Elixir vs. Java, Ruby, and PHP - Seeking case studies or an interview with a community member

The problem with this approach is that it is about as useful a numeric score on meta-critic - there are just too many nuances to be captured in a matrix to translate to any particular real world scenario.

One thing that sticks out about the Elixir community is that it is quite up front that Elixir isn’t the best solution for everything - and that it really doesn’t matter because Elixir/Erlang typically interoperates with various other technologies quite well - Erlang can interoperate with C/C++ and Java code (JInterface) - more direct interoperation with Python seems to be in the works and ultimately you can build the entire system around something like RabbitMQ (which itself is implemented in Erlang) which supports a large number of other development environments.

Technically the biggest “drawback” is that Elixir development is for the time being largely coupled to PostgreSQL - so access to existing legacy information from persistent storage (e.g. Oracle) can require additional effort.

Java and PHP have the edge for non-technical reasons. Both are being frequently taught in post-secondary institutions - so “resources” are typically in good (and relatively cheap) supply. Getting people to work quickly was a primary design consideration behind Go:

It must be familiar, roughly C-like. Programmers working at Google are early in their careers and are most familiar with procedural languages, particularly from the C family. The need to get programmers productive quickly in a new language means that the language cannot be too radical.

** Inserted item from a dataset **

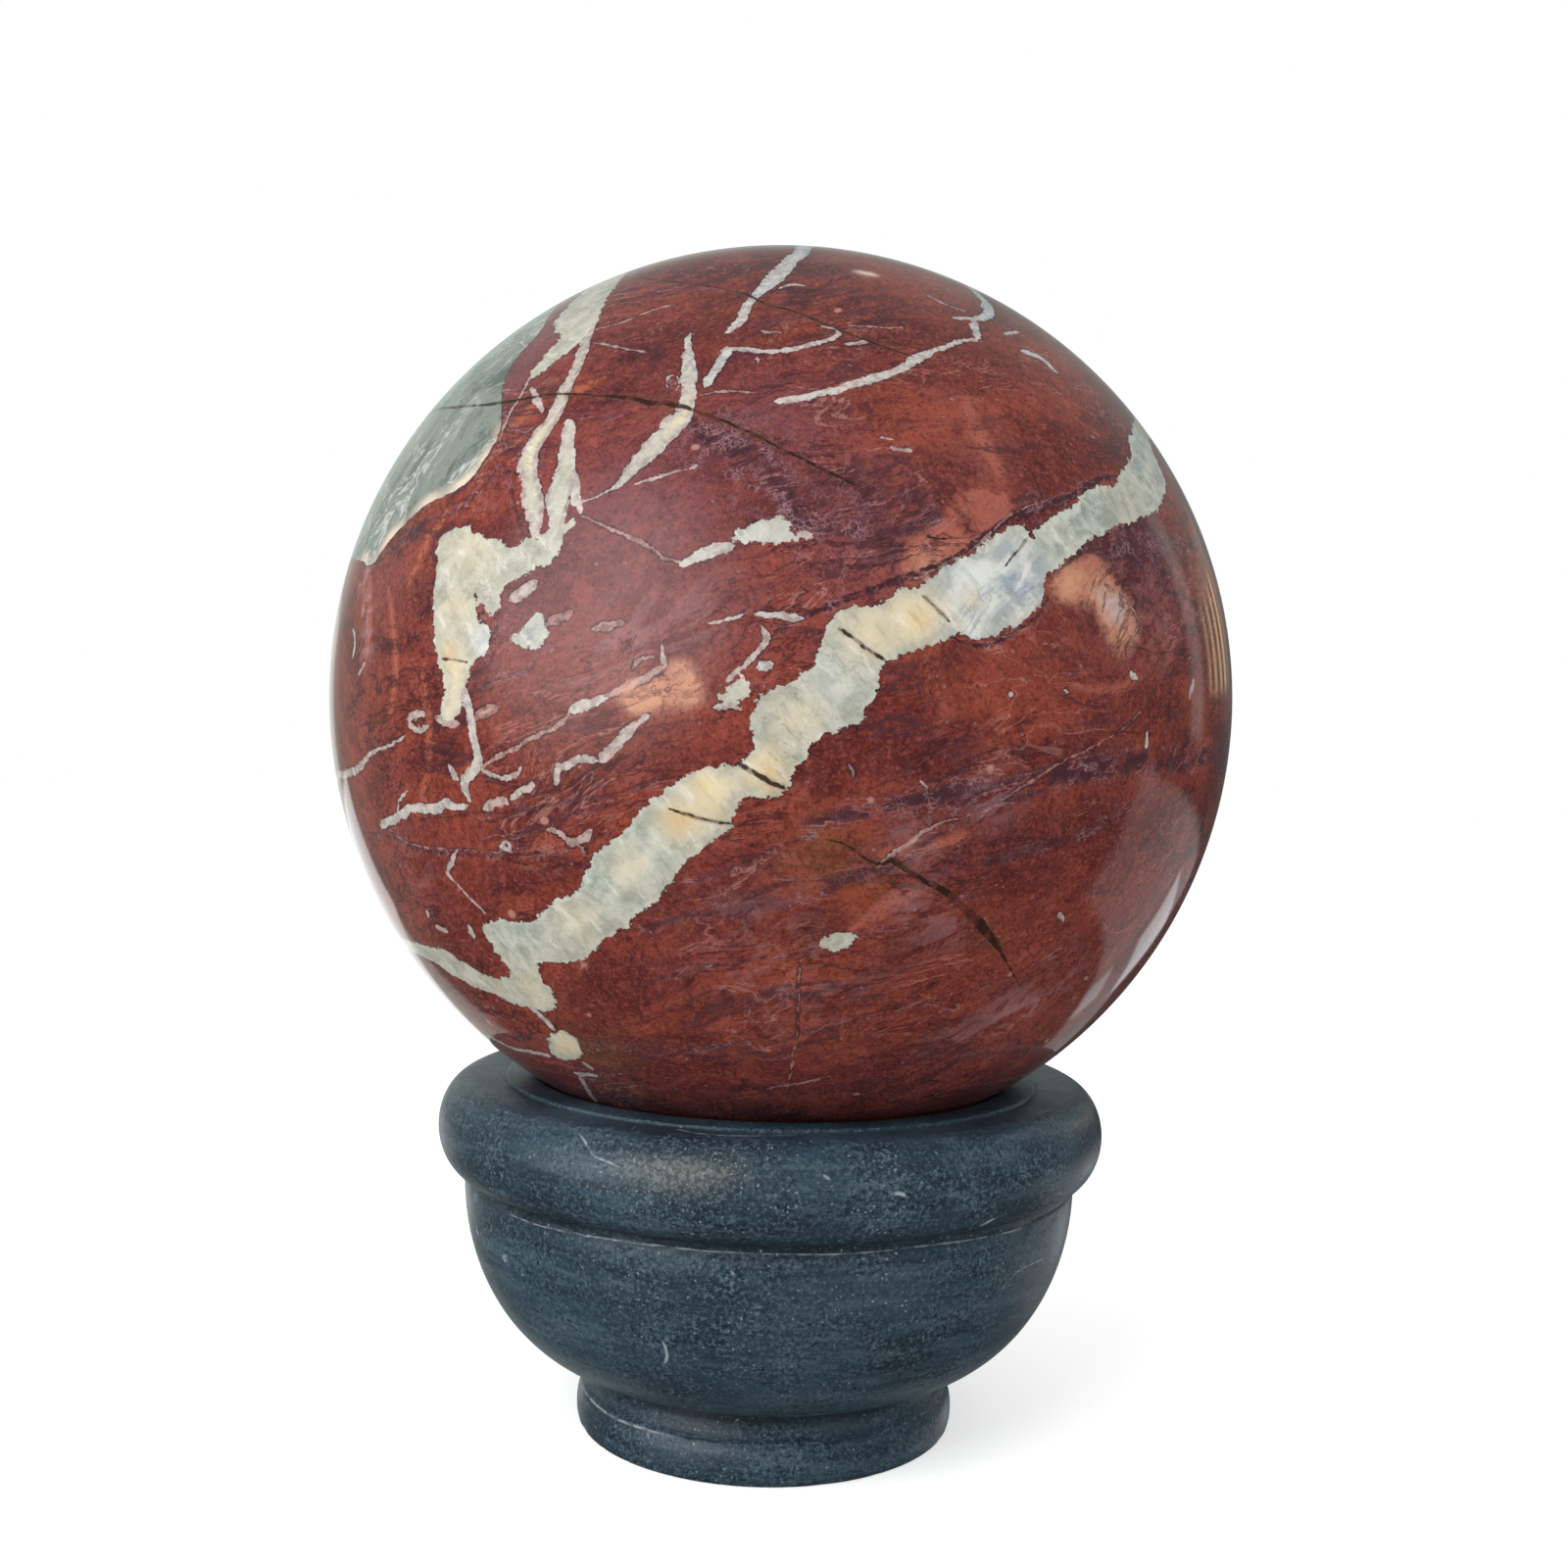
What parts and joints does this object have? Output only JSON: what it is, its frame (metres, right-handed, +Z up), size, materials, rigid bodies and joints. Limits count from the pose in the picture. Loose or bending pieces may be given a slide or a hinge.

The resource situation with respect to Elixir/Erlang is different:

Smaller Community: Erlang developers not as prevalent but “the ones you do find tend to be really good”

The sentiment seems to duplicate observations within the Clojure community.

Hiring managers tell us Clojure is their “secret weapon. It self-selects for smart developers”.

… Clojure lets you do much more with significantly less.

Projects with Elixir/Erlang teams tend to report the same kind of dynamic.

In many ways Ruby/Rails seems to be a cleaner alternative to PHP - as long as the project fits well into the constraints of Rails conventions - i.e. a CRUD web application is sufficient to get the job done (now and in the future).